- Un personnage principal, Corinne, fillette lourdement handicapée, prisonnière dans un corps inanimé, mais lucide d’esprit; plusieurs personnages secondaires gravitant autour de Corinne, dont sa mère Magalie, son père Raymond, son frère aîné Benoît, sa petite sœur Safiya, et sa grand-mère Colette.
« Sans Benoît, je n’ai ni jambes ni mains. Car où courait mon frère, je courais aussi grâce aux histoires qu’il rapportait plus tard à la maison; et les objets qu’il brandissait devant mes yeux, j’en appréhendais le poids et la texture. Sans Benoît, le monde a rétréci, ramené à ce que je peux en voir et flairer. » (p. 40-41)
« Puisque je n’ai jamais babillé, Magalie ne craint pas ce qui pourrait sortir de ma bouche. Elle a omis le domptage, tout comme la censure. De fait, elle a pris l’habitude de se confesser à moi de ce qu’elle n’ose avouer à personne d’autre : que le ragoût de boulettes de grand-mère Colette la dégoûte; qu’elle reste pleine de rancœur envers Sarah, même si elle sacrifierait volontiers un de ses propres reins pour lui sauver la vie; et, encore, qu’elle lutte régulièrement contre le désir de découper au hachoir les innocents (parmi eux des membres de la famille) qui disent, supposément pour la réconforter, que la science découvrira un jour un moyen de me réparer. » (p. 44)
« Magalie cumule les fonctions de comptable, puéricultrice et cuisinière.
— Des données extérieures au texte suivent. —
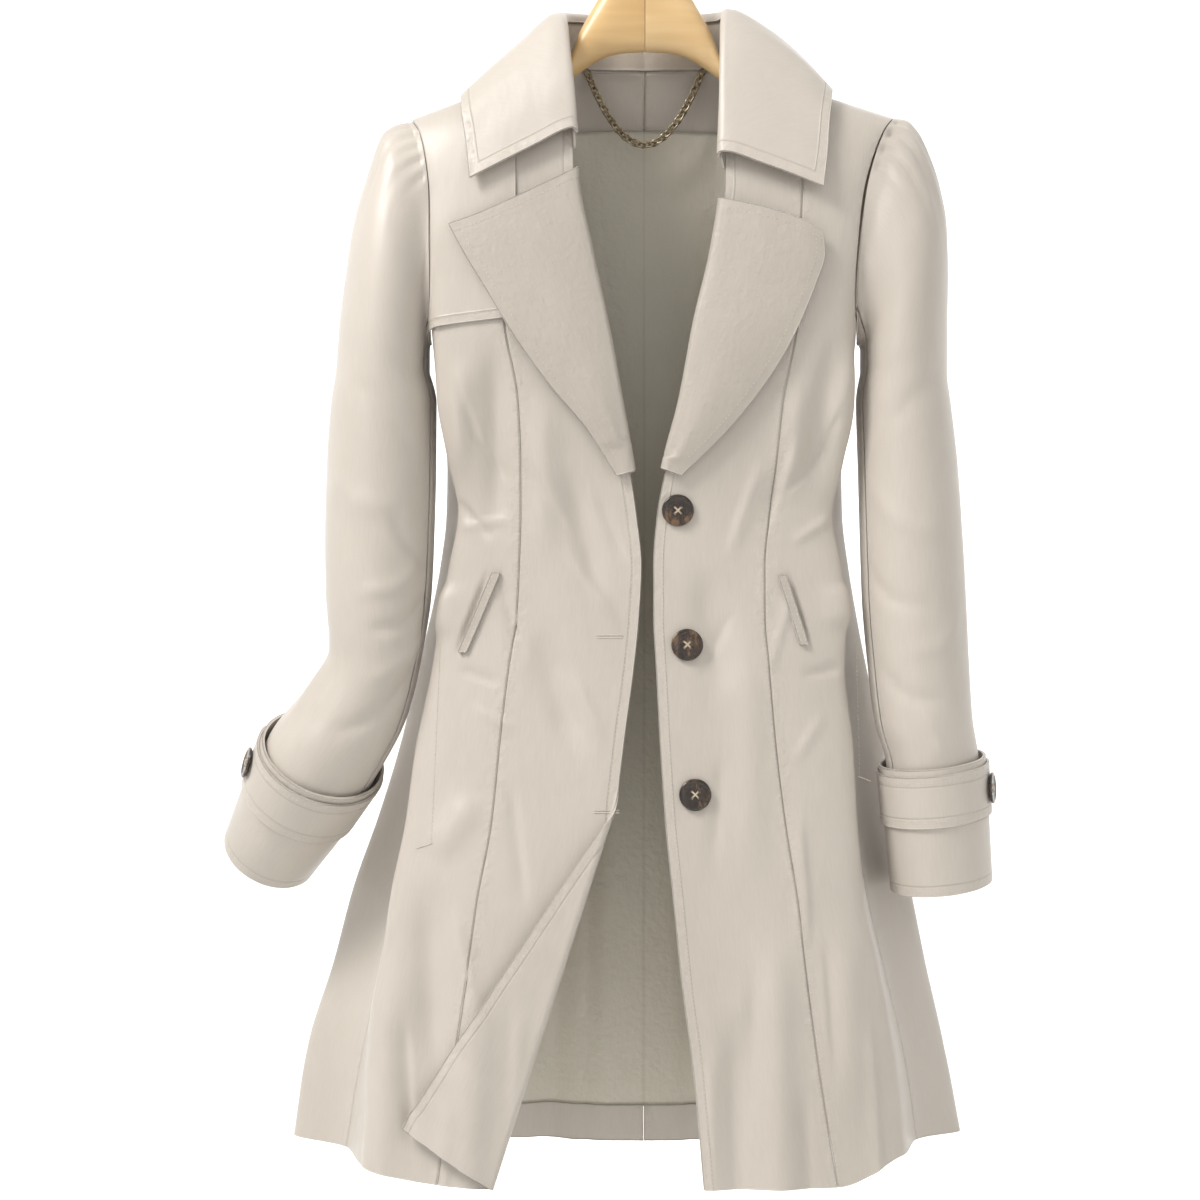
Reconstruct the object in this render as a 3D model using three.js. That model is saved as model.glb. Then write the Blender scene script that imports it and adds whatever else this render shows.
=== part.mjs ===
import * as THREE from 'three';

// A trench coat worn open on a wooden hanger. Millimetres, +Z up, front towards -Y.
// The origin is where the rail bears, inside the top of the hanger's hook.

// Thickness of the cloth and the gap at every seam
const SHELL = 1.6;
const LAYERED = 2.4;
const LINING = 1;
const SEAM = 0.3;

// Heights
const BUST_Z = -310;
const HEM_Z = -1040;
const UNDERARM_Z = -385;
const HEM_BEND_Z = -950;

// Length down the cloth from the shoulder seam: to the bust, underarm and hem
const BUST_V = 170;
const UNDERARM_V = BUST_V + BUST_Z - UNDERARM_Z;
const HEM_V = BUST_V + BUST_Z - HEM_Z;

// Places across one half of the coat, from the front edge round to the centre back
const EDGE = 0;
const PRINCESS = 90;
const SIDE = 150;
const GULLY = 185;
const FLANK = 230;
const BACK_ARM = 260;
const BACK_SIDE = 315;
const NECK_SIDE = 362;
const NECK_BEND = 378;
const NECK_CURVE = 404;
const CENTRE = 442;
const COLUMNS = [
  EDGE, PRINCESS, SIDE, GULLY, FLANK, BACK_ARM, BACK_SIDE, NECK_SIDE, NECK_BEND, NECK_CURVE, CENTRE,
];

// The neck and the shoulder line
const NECK_HALF = 68;
const NECK_Z = -160;
const BACK_NECK_Z = -157;

// Rows down the cloth. Above the bust, drop is the share of the way from shoulder line to bust.
const ROWS = [
  { v: 0, drop: 0 },
  { v: 20, drop: 0.04 },
  { v: 40, drop: 0.13 },
  { v: 75, drop: 0.35 },
  { v: 120, drop: 0.65 },
  { v: 170, drop: 1 },
  { v: 231 },
  { v: 290 },
  { v: 340 },
  { v: 380 },
  { v: 420 },
  { v: 460 },
  { v: 500 },
  { v: 560 },
  { v: 620 },
  { v: 680 },
  { v: 740 },
  { v: 810 },
  { v: 900 },
];
const ROW_V = ROWS.map((row) => row.v);
const DROPS = ROWS.filter((row) => row.drop !== undefined).map((row) => row.drop);

// Distance of each landmark from the middle, by row: edge, princess, side, gully, flank,
// back of the arm, back side
const WIDTHS = {
  R: [
    [68, 108, 186, 186, 186, 186, 120],
    [66, 109, 184, 185, 185, 183, 122],
    [65, 110, 179, 182, 182, 178, 123],
    [58, 112, 173, 178, 179, 172, 124],
    [57, 113, 169, 175, 177, 168, 124],
    [47, 113, 168, 173, 173, 166, 122],
    [34, 110, 166, 170, 170, 163, 120],
    [23, 100, 164, 160, 166, 153, 114],
    [14, 98, 154, 149, 160, 147, 108],
    [8, 98, 148, 145, 161, 146, 106],
    [4, 99, 155, 149, 166, 152, 108],
    [6, 101, 162, 154, 174, 160, 111],
    [10, 107, 168, 160, 184, 168, 116],
    [18, 114, 180, 172, 198, 180, 122],
    [24, 120, 188, 182, 216, 193, 129],
    [25, 131, 200, 196, 237, 207, 137],
    [27, 139, 207, 210, 253, 218, 144],
    [29, 149, 214, 226, 274, 232, 152],
    [33, 161, 221, 238, 285, 240, 160],
  ],
  L: [
    [68, 112, 198, 198, 198, 198, 124],
    [67, 116, 196, 197, 197, 194, 124],
    [66, 120, 190, 193, 193, 187, 124],
    [62, 122, 180, 186, 187, 177, 124],
    [62, 122, 171, 178, 180, 169, 124],
    [55, 120, 166, 172, 172, 165, 122],
    [41, 117, 162, 168, 168, 161, 119],
    [30, 107, 163, 158, 164, 151, 113],
    [17, 102, 155, 149, 160, 147, 107],
    [9, 97, 147, 144, 161, 146, 105],
    [6, 93, 154, 148, 166, 152, 107],
    [6, 93, 158, 152, 173, 159, 110],
    [8, 96, 156, 152, 181, 166, 114],
    [11, 101, 162, 160, 194, 176, 119],
    [15, 108, 165, 166, 204, 184, 125],
    [21, 117, 170, 176, 217, 194, 132],
    [27, 124, 182, 190, 229, 204, 138],
    [36, 133, 193, 206, 244, 216, 145],
    [44, 147, 199, 216, 257, 226, 152],
  ],
};

// Distance in front of (-) or behind (+) the shoulder seam, by row, for all eleven landmarks
const DEPTHS = [
  [-0.15, -0.15, -0.15, 0, 0, 0.15, 0.15, 0.15, 15, 32, 40],
  [-20, -20, -14, -8, 7, 14, 18, 22, 29, 39, 43],
  [-34, -34, -26, -14, 12, 24, 31, 35, 40, 45, 47],
  [-47, -47, -38, -18, 14, 34, 43, 47, 49, 51, 51],
  [-55, -55, -44, -18, 14, 40, 50, 53, 54, 54, 54],
  [-58, -59, -48, -18, 12, 41, 54, 56, 56, 55, 55],
  [-59, -61, -46, -16, 15, 40, 53, 55, 55, 54, 54],
  [-57, -57, -42, -14, 28, 40, 49, 51, 51, 50, 49],
  [-54, -52, -37, -12, 31, 39, 45, 47, 47, 46, 45],
  [-53, -49, -34, -12, 34, 40, 44, 46, 46, 45, 44],
  [-55, -51, -36, -12, 37, 43, 47, 48, 48, 47, 46],
  [-58, -54, -39, -12, 40, 47, 50, 51, 51, 50, 49],
  [-61, -58, -42, -12, 43, 51, 54, 55, 54, 53, 52],
  [-66, -63, -46, -12, 46, 55, 59, 60, 59, 58, 57],
  [-71, -68, -50, -12, 46, 58, 63, 64, 63, 62, 61],
  [-76, -73, -54, -12, 44, 61, 67, 68, 67, 66, 65],
  [-80, -77, -58, -12, 42, 63, 70, 71, 71, 70, 69],
  [-85, -82, -62, -12, 38, 65, 73, 75, 75, 74, 73],
  [-91, -88, -66, -12, 36, 67, 77, 79, 79, 78, 77],
];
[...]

Raymond nourrit les gens de la ville. Benoît prendra un jour sa relève. Et moi? Les confessions que je recueille, Magalie pourrait les confier à un rocher ou à un chat avec le même résultat. Je sème la zizanie dans la famille; à cause de moi, grand-père et grand-mère Larose nous ont désertés. Je ne suis pas seulement inutile, je suis nocive. » (p. 80)
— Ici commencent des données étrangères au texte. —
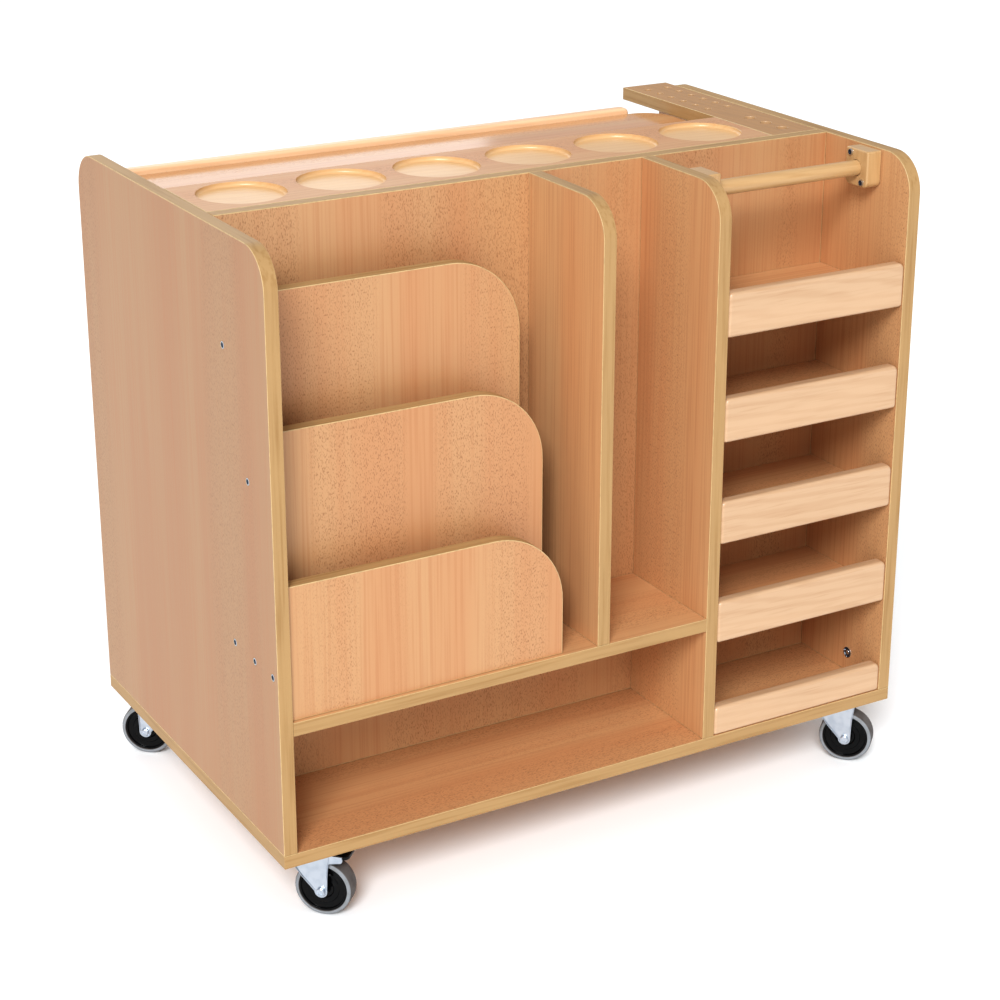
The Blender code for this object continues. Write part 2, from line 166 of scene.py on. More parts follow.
def grain_space(tree, grain, shift, stretch):
    """Object coordinates squeezed along the grain, so that a texture there becomes long streaks."""
    scale = {"x": (stretch, 1, 1), "y": (1, stretch, 1), "z": (1, 1, stretch)}[grain]
    place = node(tree, "TexCoord").outputs["Object"]
    mapping = node(tree, "Mapping", {"Vector": place, "Location": (shift,) * 3, "Scale": scale})
    return mapping.outputs["Vector"]


def noise(tree, vector, scale, detail):
    inputs = {"Vector": vector, "Scale": scale, "Detail": detail}
    return node(tree, "TexNoise", inputs).outputs["Fac"]


def ramp(tree, value, low, high):
    """0 below low and 1 above high, with a smooth step in between."""
    inputs = {"Value": value, "From Min": low, "From Max": high}
    return node(tree, "MapRange", inputs, interpolation_type="SMOOTHSTEP").outputs["Result"]


def times(tree, a, b):
    return node(tree, "Math", {0: a, 1: b}, operation="MULTIPLY").outputs[0]


def blend_colour(tree, amount, first, second):
    """The first colour where amount is 0, and the second where it is 1."""
    mix = tree.nodes.new("ShaderNodeMix")
    mix.data_type = "RGBA"
    for socket, value in ((mix.inputs[0], amount), (mix.inputs[6], first), (mix.inputs[7], second)):
        if isinstance(value, bpy.types.NodeSocket):
            tree.links.new(value, socket)
        else:
            socket.default_value = value if isinstance(value, (int, float)) else (*value, 1)
    return mix.outputs[2]


def new_finish(name, roughness, metallic=0.0):
    """An empty material with its Principled shader ready. Returns (material, tree, shader)."""
    finish = bpy.data.materials.new(name)
    finish.use_nodes = True
    shader = finish.node_tree.nodes["Principled BSDF"]
    shader.inputs["Roughness"].default_value = roughness
    shader.inputs["Metallic"].default_value = metallic
    return finish, finish.node_tree, shader


def bump(tree, shader, height, depth):
    """Raises the surface by depth metres where height is 1."""
    inputs = {"Height": height, "Distance": depth, "Strength": 1.0}
    tree.links.new(node(tree, "Bump", inputs).outputs["Normal"], shader.inputs["Normal"])


print("finish helpers are ready")

# %% [markdown]
# ## Beech laminate
# The boards carry a printed beech pattern. It has broad stripes along the grain.
# Some stripes are plain with fine pink lines, and others are full of short dark flecks.
# Long streaks come from noise that is squeezed along the grain, and the flecks from a finer noise
# that only shows above a limit and only inside the flecked stripes.

# %% Laminate finish
LAMINATE_LIGHT = (0.515, 0.283, 0.136)
LAMINATE_PINK = (0.498, 0.235, 0.106)
LAMINATE_LINE = (0.405, 0.160, 0.064)
LAMINATE_FLECK = (0.210, 0.078, 0.026)


def lighter(colour, amount):
    return tuple(min(1.0, amount * part) for part in colour)


def beech_laminate(name, grain, shift, roughness=0.42, painted_light_scale=1.0):
    finish, tree, shader = new_finish(name, roughness)
    wide = grain_space(tree, grain, shift, 0.05)
    fine = grain_space(tree, grain, shift, 0.012)
    short = grain_space(tree, grain, shift, 0.30)
    stripe = ramp(tree, noise(tree, wide, 9.0, 1.0), 0.45, 0.58)
    tone = ramp(tree, noise(tree, wide, 15.0, 2.0), 0.35, 0.70)
    lines = ramp(tree, noise(tree, fine, 330.0, 3.0), 0.44, 0.68)
    flecks = times(tree, ramp(tree, noise(tree, short, 980.0, 0.0), 0.56, 0.72), stripe)
    plain = node(tree, "Math", {0: 1.0, 1: stripe}, operation="SUBTRACT").outputs[0]
    # painted_light_scale scales the laminate colours: above 1 it is painted light, below 1 painted
    # shade.
    light, pink = lighter(LAMINATE_LIGHT, painted_light_scale), lighter(LAMINATE_PINK, painted_light_scale)
    colour = blend_colour(tree, times(tree, tone, 0.75), light, pink)
    strength = node(tree, "Math", {0: plain, 1: 0.22, 2: 0.16}, operation="MULTIPLY_ADD")
    line_amount = times(tree, lines, strength.outputs[0])
    colour = blend_colour(tree, line_amount, colour, LAMINATE_LINE)
    colour = blend_colour(tree, times(tree, flecks, 0.52), colour, LAMINATE_FLECK)
    tree.links.new(colour, shader.inputs["Base Color"])
    bump(tree, shader, flecks, -0.00004)
    return finish


print("the laminate goes from", LAMINATE_LIGHT, "to", LAMINATE_PINK)

# %% [markdown]
# ## Edge band, arris line and solid wood
# Each board edge has a glued band, more yellow than the faces, with the grain along it. Where the
# band meets the face its thickness shows as a fine cream line. The lips, the bar and its blocks
# are solid pale wood, with curved growth lines under a satin lacquer.

# %% Band and solid wood finishes
BAND_COLOUR = (0.405, 0.248, 0.110)
BAND_DARK = (0.325, 0.185, 0.072)
ARRIS_COLOUR = (0.580, 0.410, 0.205)
SOLID_LIGHT = (0.545, 0.352, 0.212)
SOLID_DARK = (0.415, 0.226, 0.110)
TAN_LIGHT = (0.520, 0.320, 0.150)
TAN_DARK = (0.400, 0.215, 0.080)


def edge_band(name, grain):
    finish, tree, shader = new_finish(name, 0.45)
    shader.inputs["Specular IOR Level"].default_value = 0.25
    streaks = noise(tree, grain_space(tree, grain, 3.0, 0.03), 210.0, 3.0)
    patches = noise(tree, grain_space(tree, grain, 5.0, 0.3), 24.0, 2.0)
    colour = blend_colour(tree, ramp(tree, streaks, 0.42, 0.75), BAND_COLOUR, BAND_DARK)
    pale = lighter(BAND_COLOUR, 1.08)
    colour = blend_colour(tree, times(tree, ramp(tree, patches, 0.4, 0.7), 0.5), colour, pale)
    tree.links.new(colour, shader.inputs["Base Color"])
    bump(tree, shader, streaks, 0.00003)
    return finish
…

« – Ouais, si je comprends bien ce que tu me dis, non seulement Corinne est condamnée à passer sa vie clouée dans un fauteuil roulant, mais, de surcroît, elle va en être pleinement consciente? Elle va être assez lucide pour se désoler de tout ce qu’elle ne pourra jamais faire, des lieux qu’elle ne pourra jamais visiter et des expériences que Benoît et Safiya vont vivre, mais qui vont demeurer à jamais hors de sa portée à elle? Je regrette, moi, je ne trouve pas que c’est une bonne nouvelle. Au contraire, ça me fend le cœur; et, pour tout te dire, je trouve que c’est le comble de l’injustice. » (p. 133)
- Narratrice à la fois participante et témoin, Corinne, qui permet aux lectrices et aux lecteurs de savoir ce qui se passe dans la tête d’un corps qui n’a pas la possibilité de communiquer.
« Je regarde de loin mon corps secoué de convulsions. Lorsque le calme revient dans mes membres et que ma conscience réintègre son vaisseau charnel, je n’aspire qu’à dormir. » (p. 155-156)
« J’ai été; je m’envole. Mon seul regret : j’aurais voulu, avant de répondre à l’appel du large, faire éclore sur le visage de Magalie un sourire odorant comme une rose. J’aurais aussi voulu dire à Raymond l’amour que, malgré tout, j’ai pour lui; il m’entendra lorsqu’il acceptera d’écouter, quand il laissera dedans la lumière briller. Safiya l’y aidera.
Je pars, mais une part de moi, pour toujours, les accompagnera. L’écho de mes silences jacasseurs se prolongera longtemps dans leurs oreilles. Un jour, ils l’entendront. » (p. 200-201)
- Descriptions détaillées qui situent bien les lieux et temps de l’action et qui permettent de s’immiscer dans l’esprit et l’imaginaire très riche de la narratrice.
« Le temps n’est pas linéaire, contrairement à ce que présument la plupart des adultes. Un mouvement de la pensée, il n’en faut pas plus pour remonter son cours. Nous roulons dans la nuit, moi râlant et grelottant sous mon tas de couvertures; elle, penchée sur le volant, yeux plissés pour distinguer la route à travers le blizzard. Cependant, à peine absentées du présent, nous y revenons. » (p. 37)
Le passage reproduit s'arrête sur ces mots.